:: WHAT THE TASK ASKS ::
Beginning with the first line of the entries below, quote each line until you reach and include the line with "top_radius = 0.7; // [0.45:0.05:1.2]".

CAD and scene scripts
◆ ◆ ◆

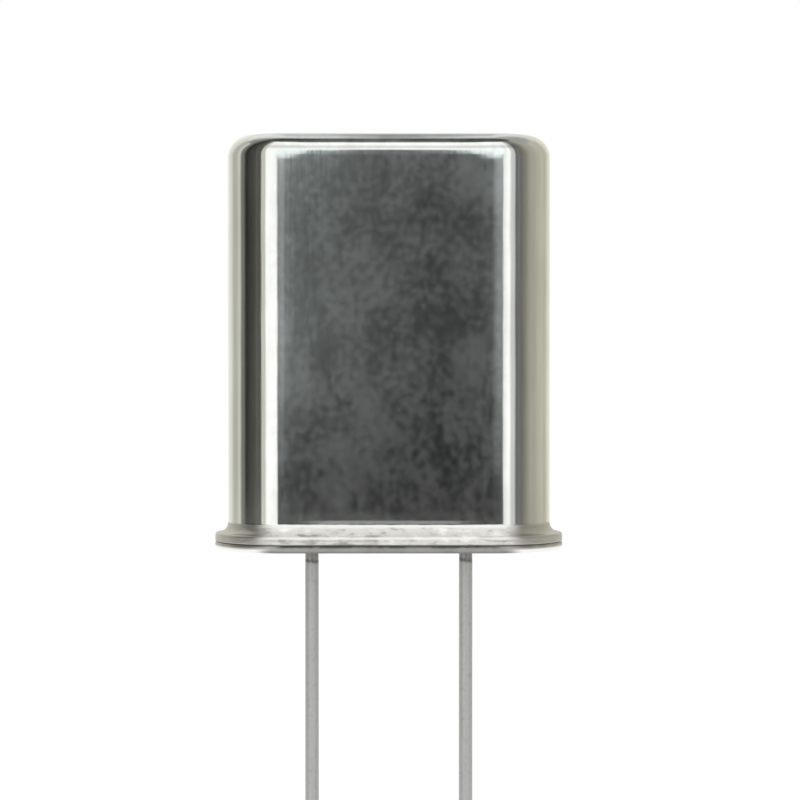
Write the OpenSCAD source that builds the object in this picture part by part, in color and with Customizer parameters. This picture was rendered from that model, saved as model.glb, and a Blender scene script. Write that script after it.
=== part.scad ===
// Quartz crystal unit in a tall through-hole metal can.
// Origin: seating plane of the base, midway between the two leads.
// +Z points up through the can, +X runs along the row of leads, the front faces -Y.

/* [Cover] */
// Length of the cover's body along the row of leads
cover_length = 10.2; // [9:0.1:13]
// Depth of the cover's body from front to back
cover_depth = 3.8; // [3.6:0.1:5]
// Height of the top of the cover above the seating plane
overall_height = 13.05; // [10:0.05:16]
// Thickness of the cover's drawn sheet
cover_sheet = 0.28; // [0.2:0.01:0.35]
// Outer radius of the rounded edge round the top
top_radius = 0.7; // [0.45:0.05:1.2]

/* [Flange] */
// How far the flange stands out beyond the cover's body
flange_reach = 0.4; // [0.35:0.01:0.8]
// Radius between the cover's wall and the top of its flange
flange_fillet = 0.34; // [0.1:0.01:0.35]
// Radius under the cover where its wall turns out into the flange
inside_bend = 0.18; // [0.05:0.01:0.25]
// Rounding of the flange's sheared outer edges
edge_radius = 0.08; // [0.02:0.01:0.1]

/* [Base] */
// Thickness of the base's stamped sheet
base_sheet = 0.25; // [0.2:0.01:0.35]
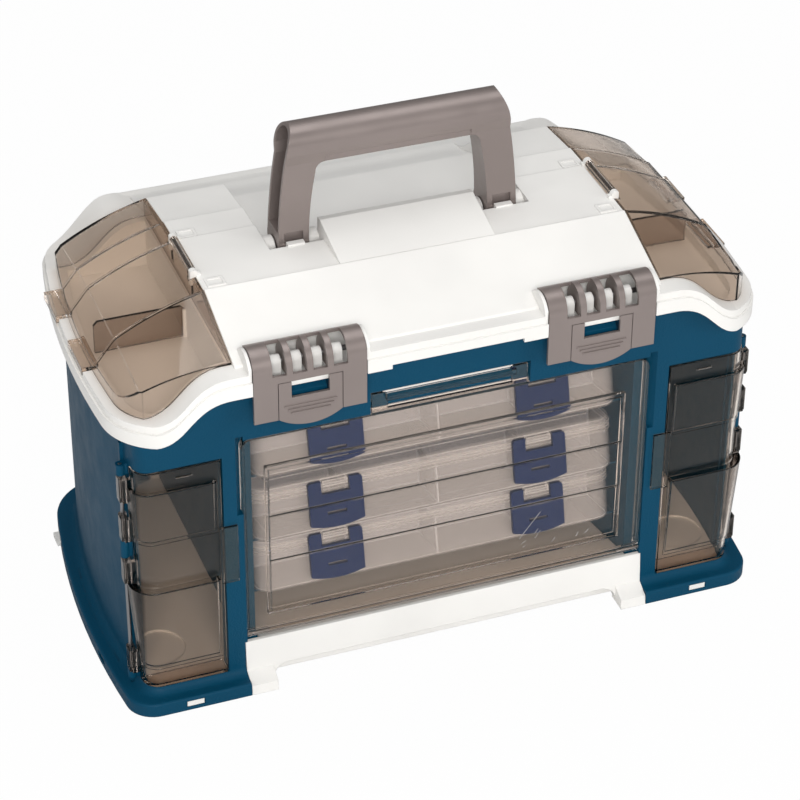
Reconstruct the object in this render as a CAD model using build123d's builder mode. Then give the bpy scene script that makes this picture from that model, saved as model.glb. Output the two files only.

◆ ◆ ◆

:: THE ANSWER ::
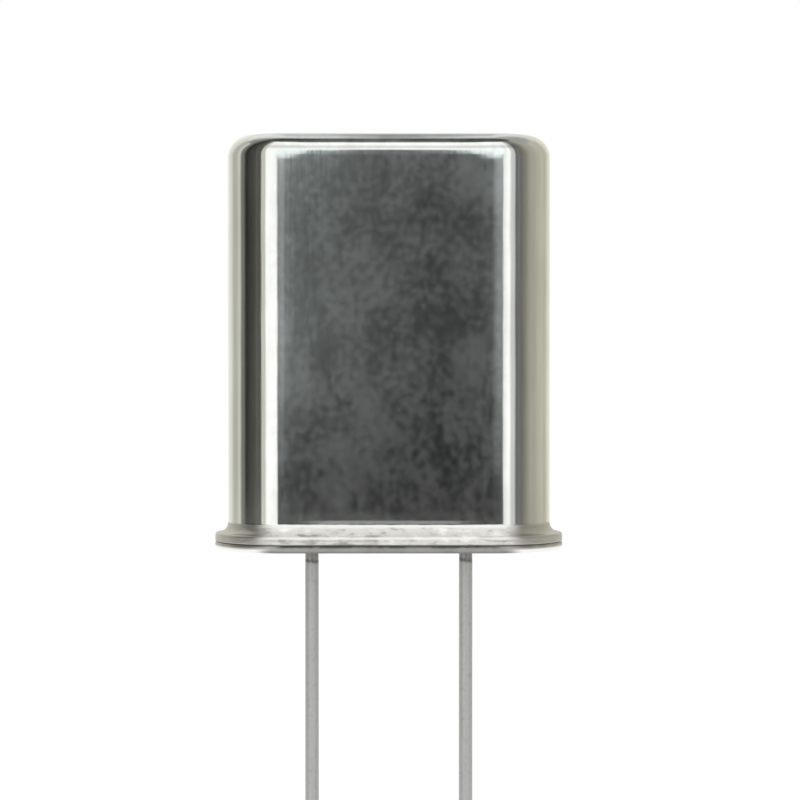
Write the OpenSCAD source that builds the object in this picture part by part, in color and with Customizer parameters. This picture was rendered from that model, saved as model.glb, and a Blender scene script. Write that script after it.
=== part.scad ===
// Quartz crystal unit in a tall through-hole metal can.
// Origin: seating plane of the base, midway between the two leads.
// +Z points up through the can, +X runs along the row of leads, the front faces -Y.

/* [Cover] */
// Length of the cover's body along the row of leads
cover_length = 10.2; // [9:0.1:13]
// Depth of the cover's body from front to back
cover_depth = 3.8; // [3.6:0.1:5]
// Height of the top of the cover above the seating plane
overall_height = 13.05; // [10:0.05:16]
// Thickness of the cover's drawn sheet
cover_sheet = 0.28; // [0.2:0.01:0.35]
// Outer radius of the rounded edge round the top
top_radius = 0.7; // [0.45:0.05:1.2]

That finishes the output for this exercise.